When the USB drive finally downloads, Marceline and BMO discover that it contains pictures of a young Marcy with her mother. Marceline feigns not knowing who they are and asks BMO to tell their story. BMO obliges and narrates a tale about "the Child and the Moon Girl". When BMO finishes, Marceline is moved to tears and thanks BMO for the story.

==Production==
"Ketchup" was written and storyboarded by Seo Kim & Somvilay Xayaphone, from a story developed by Ashly Burch, Patrick McHale, series showrunner Adam Muto, Kent Osborne, Jack Pendarvis, and Julia Pott. McHale—who had served as a storyline writer, storyboard artist, and creative director for the show in its first few seasons—wrote portions of BMO's first story with his son; the two also wrote the lyrics for the song that Finn sings in this segment. Elizabeth Ito served as the episode's supervising director, and Sandra Lee served as art director. Portions of this episode were animated by Alex and Lindsay Small-Butera, a husband and wife duo had previously contributed animation to the eighth-season episode "Beyond the Grotto".

The Small-Buteras were tasked with animating each of BMO and Marceline's stories in a unique style. The palette for the first segment, narrated by BMO, was based on the "tropical" feel of the Islands miniseries. However, the Small-Buteras made use of tones that were slightly "off" to give it an "unsettling atmosphere". The entire sequence featured 24 frames a second "to heighten [its] dream-like, sweet, but eerie quality".

The second sequence starts off with a palette based on Princess Bubblegum's look (e.g. bright pink) and ends with a palette based on Marceline's colors (that is, "cool" colors, like grey, black, and dark blue). This sequence also used a number of unique shots and idiosyncratic angles so that it would "feel more cinematic and important, since it's an important story to Marceline." The idea to reinterpret Bubblegum's distorted elemental self as a potato monster was inspired by the 1988 anime film Akira.

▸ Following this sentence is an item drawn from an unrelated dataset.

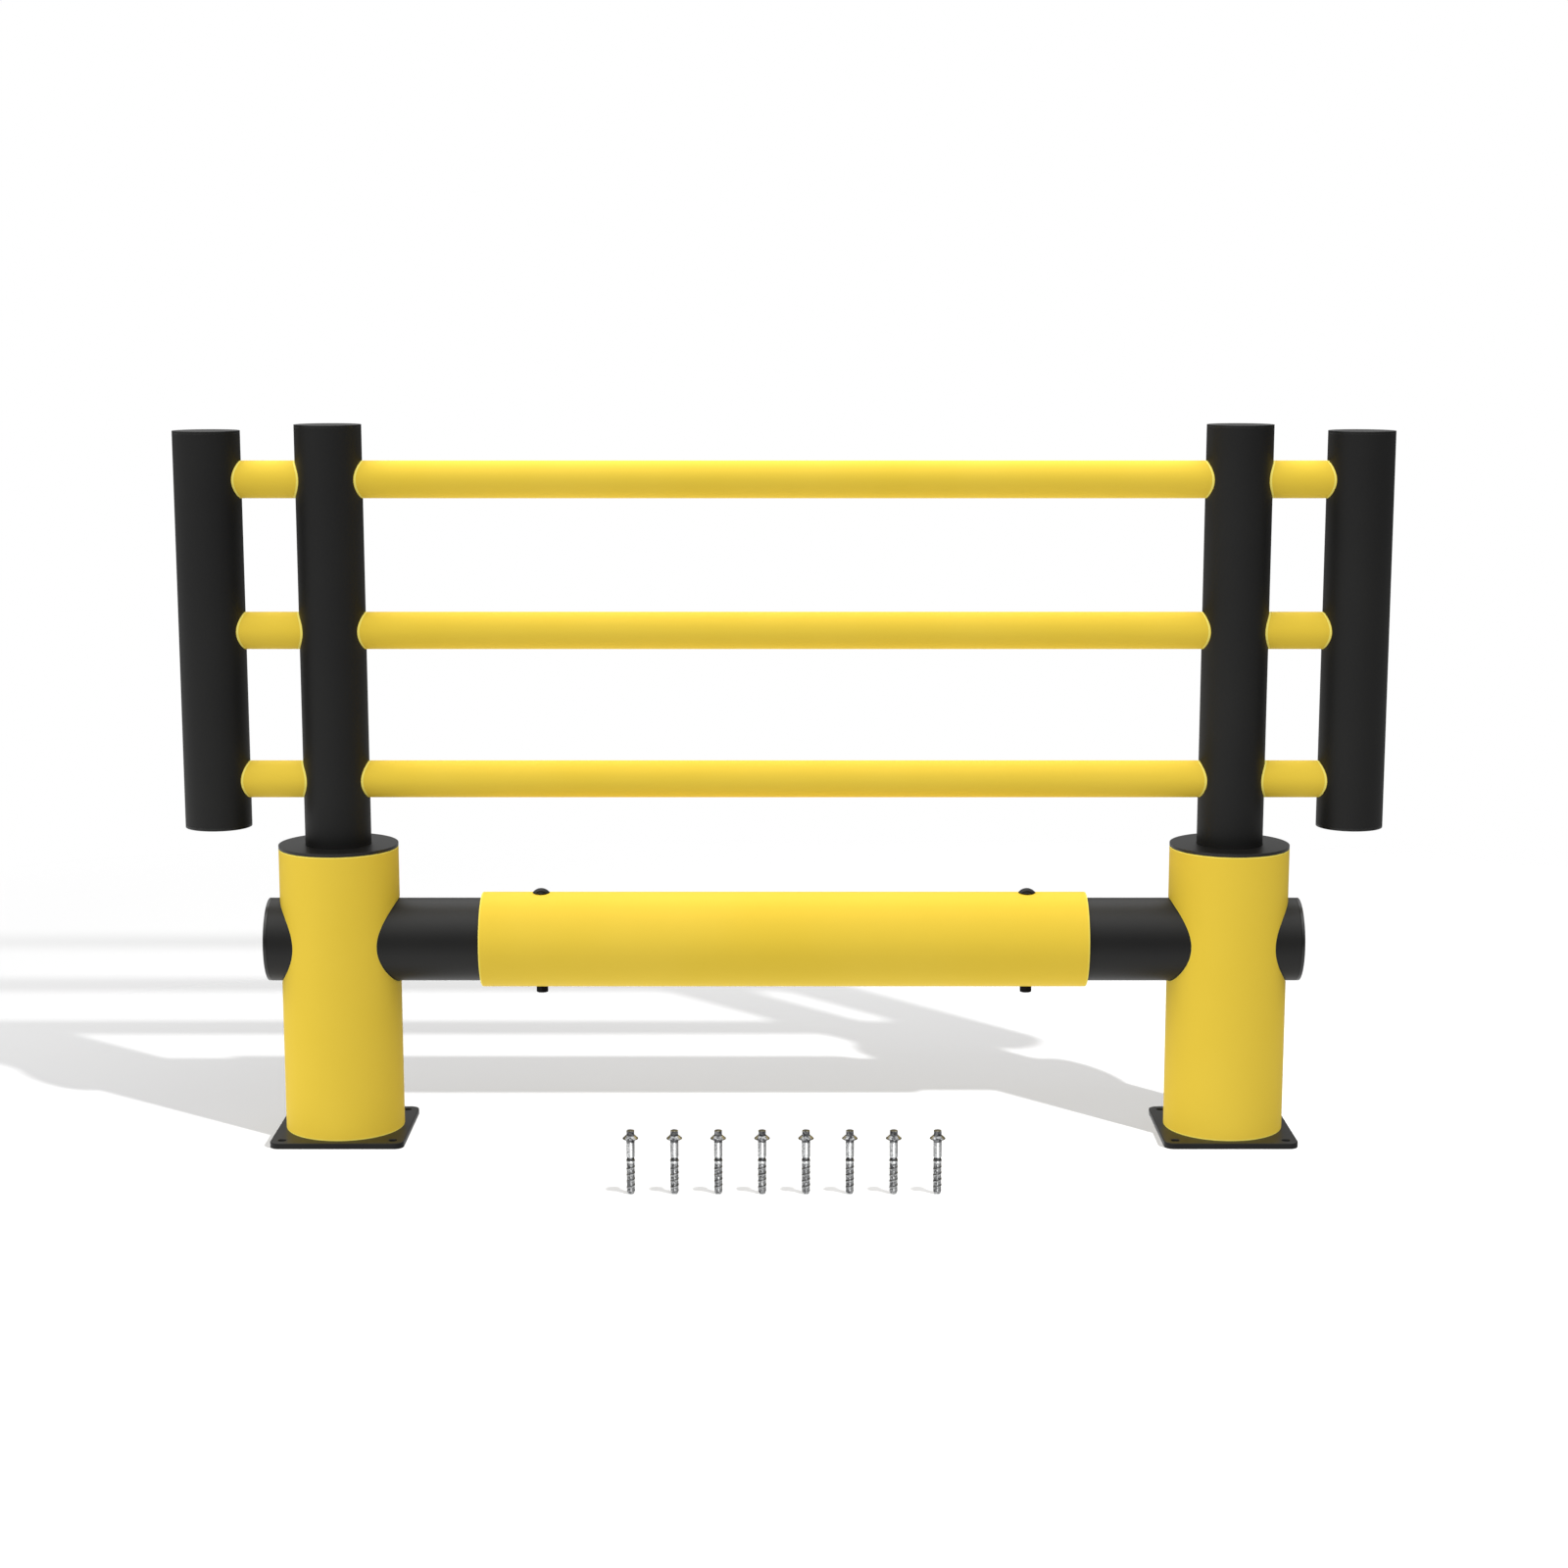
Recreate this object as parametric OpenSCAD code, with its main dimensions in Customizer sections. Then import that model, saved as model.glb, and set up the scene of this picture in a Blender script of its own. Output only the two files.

For the final segment, the Small-Buteras decided that they wanted to animate the story in the style of a fairy tale. To do this, they made it "feel very staged" by "border[ing] everything with lush, velvet curtains to sell that vision of the piece." The fairy-tale version of Marceline's mother is wearing a dress that recalls a bird cage, since the character "is sort of a prisoner of circumstance".

==Reception==
"Ketchup" first aired on Cartoon Network on July 18, 2017. The episode was viewed by 0.67 million viewers and scored a 0.19 Nielsen rating in the 18- to 49-year-old demographic. Nielsen ratings are audience measurement systems that determine the audience size and composition of television programming in the United States, which means that the episode was seen by 0.19 percent of all households aged 18 to 49 years old were watching television at the time of the episode's airing. The episode was physically released as part of the complete eighth, ninth, and tenth season DVD on September 4, 2018.

Oliver Sava of The A.V. Club awarded the episode an "A" and wrote that "Ketchup" "is a great example of [of] how different creative voices change the series". Sava wrote positively of the episode's tone, use of emotion, unique animation and its use of misdirection, ultimately concluding that "Ketchup" "highlights the versatility of its guest animators and shows hows [sic] embracing different styles can enrich storytelling."

For her work animating the characters for this episode, Lindsay Small-Butera received an Emmy for "Outstanding Individual Achievement in Animation" at the 70th Primetime Creative Arts Emmy Awards, making it the show's sixth win in this category. (Note: Previous winners included Andy Ristaino (2013), Nick Jennings (2014), Tom Herpich (2015, 2016), and Jason Kolowski (2016).)